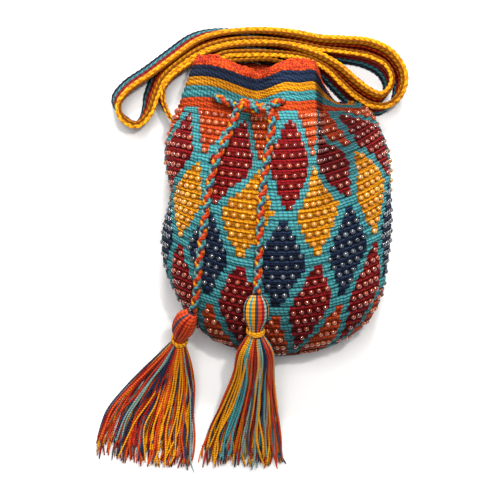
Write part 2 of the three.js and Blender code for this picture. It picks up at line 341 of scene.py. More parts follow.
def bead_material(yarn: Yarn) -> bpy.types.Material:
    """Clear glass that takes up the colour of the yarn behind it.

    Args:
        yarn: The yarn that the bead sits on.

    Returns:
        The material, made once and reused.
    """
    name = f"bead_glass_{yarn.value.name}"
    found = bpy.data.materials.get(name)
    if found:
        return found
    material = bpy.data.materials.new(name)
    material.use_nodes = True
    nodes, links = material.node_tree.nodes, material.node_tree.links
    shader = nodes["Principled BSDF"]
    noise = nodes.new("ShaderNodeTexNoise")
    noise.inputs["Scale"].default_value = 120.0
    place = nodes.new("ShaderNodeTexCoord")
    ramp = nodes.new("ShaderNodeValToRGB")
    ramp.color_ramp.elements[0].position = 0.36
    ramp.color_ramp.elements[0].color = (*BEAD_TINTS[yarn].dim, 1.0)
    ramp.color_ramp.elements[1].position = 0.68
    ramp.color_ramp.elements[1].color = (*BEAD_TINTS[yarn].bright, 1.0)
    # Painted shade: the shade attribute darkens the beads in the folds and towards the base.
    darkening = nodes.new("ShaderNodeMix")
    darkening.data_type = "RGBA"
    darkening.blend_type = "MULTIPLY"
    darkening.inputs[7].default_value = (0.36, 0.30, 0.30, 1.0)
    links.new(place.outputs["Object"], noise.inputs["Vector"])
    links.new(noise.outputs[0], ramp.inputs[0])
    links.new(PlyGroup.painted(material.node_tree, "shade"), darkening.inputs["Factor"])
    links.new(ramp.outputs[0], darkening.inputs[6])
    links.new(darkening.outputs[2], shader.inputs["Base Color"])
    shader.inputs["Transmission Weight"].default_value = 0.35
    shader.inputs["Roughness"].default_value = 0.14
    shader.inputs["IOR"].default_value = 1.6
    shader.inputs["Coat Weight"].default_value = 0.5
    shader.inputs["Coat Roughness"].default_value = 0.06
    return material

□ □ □

§ TASK DIRECTIONS
Restate the listing exactly, starting at its first line and ending at the line where "yarn: The yarn that the bead sits on." occurs; include both and no other lines.

§ RESPONSE TO THE TASK
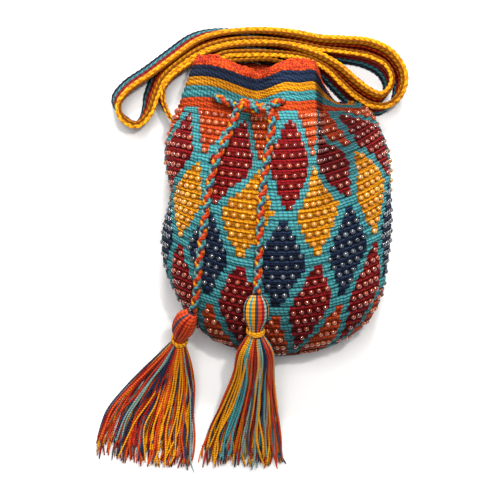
Write part 2 of the three.js and Blender code for this picture. It picks up at line 341 of scene.py. More parts follow.
def bead_material(yarn: Yarn) -> bpy.types.Material:
    """Clear glass that takes up the colour of the yarn behind it.

    Args:
        yarn: The yarn that the bead sits on.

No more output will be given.